When I meet new people I like to introduce myself by saying “Hi, I’m Lucia and I’m the Oxfordshire Chicken Lady”. Occasionally the person I am talking to has chickens, so then we get off to a good start; more often they are warily bemused, not sure if there is such as thing as a County Chicken Lady or whether I am off my trolley and they need to be kind. However, readers of Fresh Laid News are all chicken people, so my usual introduction is less useful and I have to fall back on my other claim to fame; that when I was younger I spent two-and-a-half years cycling around the world, and it changed my life in much the same way as we change hens’ lives.

I fell into this great round-the-world adventure in much the same way I fell into becoming a BHWT volunteer coordinator; I made a telephone enquiry out of curiousity and later found myself wading around in chicken poo on weekends. This time however I found myself standing alone and hungry in a village in rural Turkey trying to mime ‘bread’!

My vague interest in cycling around the world was piqued when somebody gave me a two-year-old cycling magazine which had an advert in the back for looking for ‘vegetarians/vegans to cycle round the world’. I was a vegan and as far as I knew I was the only one. It was quite exciting that somebody else could spell the word, and I thought it was perfectly safe to call the number and enquire as the person who posted the advert would obviously have set off already. They hadn’t…so without coming to any conscious decision I found myself part of a group planning to cycle round the world!

lucy cycle beach

Planning and forethought are not my strong points (members of the BHWT Oxfordshire volunteer team will not choke on their breakfast with surprise at this revelation). Just like so many rehoming days, I turned up late with the wrong paperwork. I joined the trip in Turkey, after a long negotiation with a border guard, as I had no visa and so I missed the rest of the group. I was also without money and a phrase book: hence trying to mime bread in a Turkish village. As it turns out they don’t make sandwiches in Turkey, they eat baguettes which they dunk in a stew. No wonder they were baffled by my mime!

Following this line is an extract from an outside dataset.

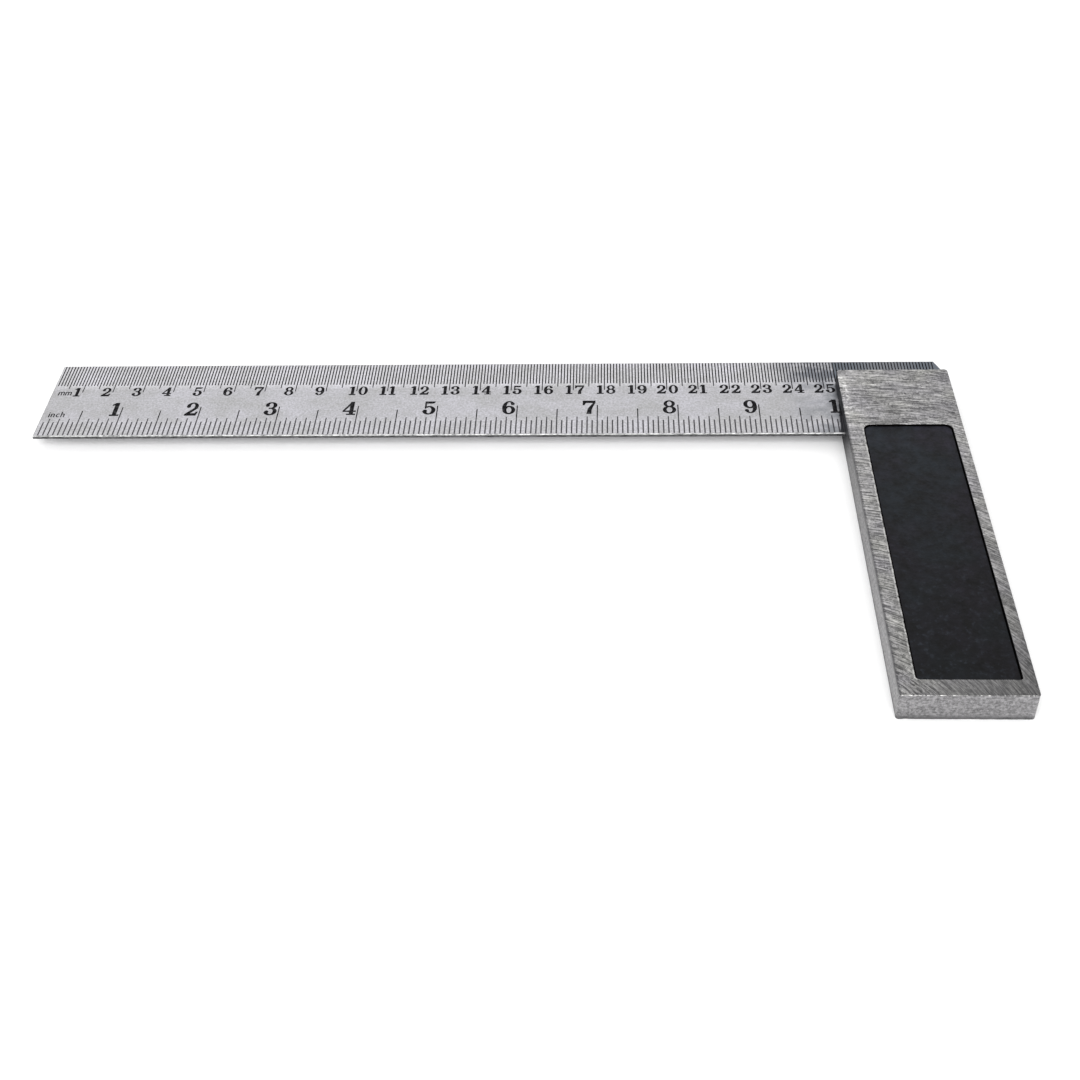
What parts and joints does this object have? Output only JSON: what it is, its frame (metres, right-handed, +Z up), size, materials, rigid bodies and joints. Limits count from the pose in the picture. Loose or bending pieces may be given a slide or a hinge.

When I talk to people about hen rehoming/adoption they want to know facts: how many hens, how many eggs. Actually, they usually want to know ‘Who’s Hannah? Why does she need a home?’ but then they want to know the facts. The sheer number of hens pales on rehoming day as the camaraderie of working together and watching the hens who have lived stifled lives get their first taste of the delightful possibilities of their new world.

In a similar way people want to know the facts about my trip, so here they are: I visited Turkey, Pakistan, India, Nepal, Thailand, Malaysia, Indonesia, Australia, New Zealand and the US. I was cycling from 1993-1995 and probably cycled about 30,000 miles in total. I cycled mostly with the group but completely alone in the U.S. And along the way, like the hens, I learned that the world was a far more varied and colourful place than I could have possibly imagined. And just like being a BHWT volunteer I had the company and camaraderie of strangers who became great friends.

lucy cycle dirt road

I saw eagles and glaciers, felt an earthquake and broke a shoot-on-sight curfew. I danced in the street with strangers and walked among glow-worms. I thought I was being kidnapped…twice. I looked into a volcano, walked on top of the world, ate rice with my fingers, got put in a trance and haggled and marvelled at this world made colourful. I made friends I still treasure today, and acquaintances who I met just once, but whose lives touched mine irrevocably. It was without a doubt the most sparkling two years of my life.  

When I came back I wanted to share what I had experienced. It took five times as long to write a book as it did to cycle around the world, but eventually I produced my magnus opus: Bicycle Odyssey: around the world in 800 days. And because I was afraid that once people read it hordes of fans would harass me for my autograph, I wrote it under the pseudonym of Lucy Roberts. This was clearly a brilliant idea as so far I have remained anonymous and unbothered by the hordes. However if you want to read it there may be one or two still available through Amazon… and all profits are donated to my favourite hen rehoming charity, the BHWT!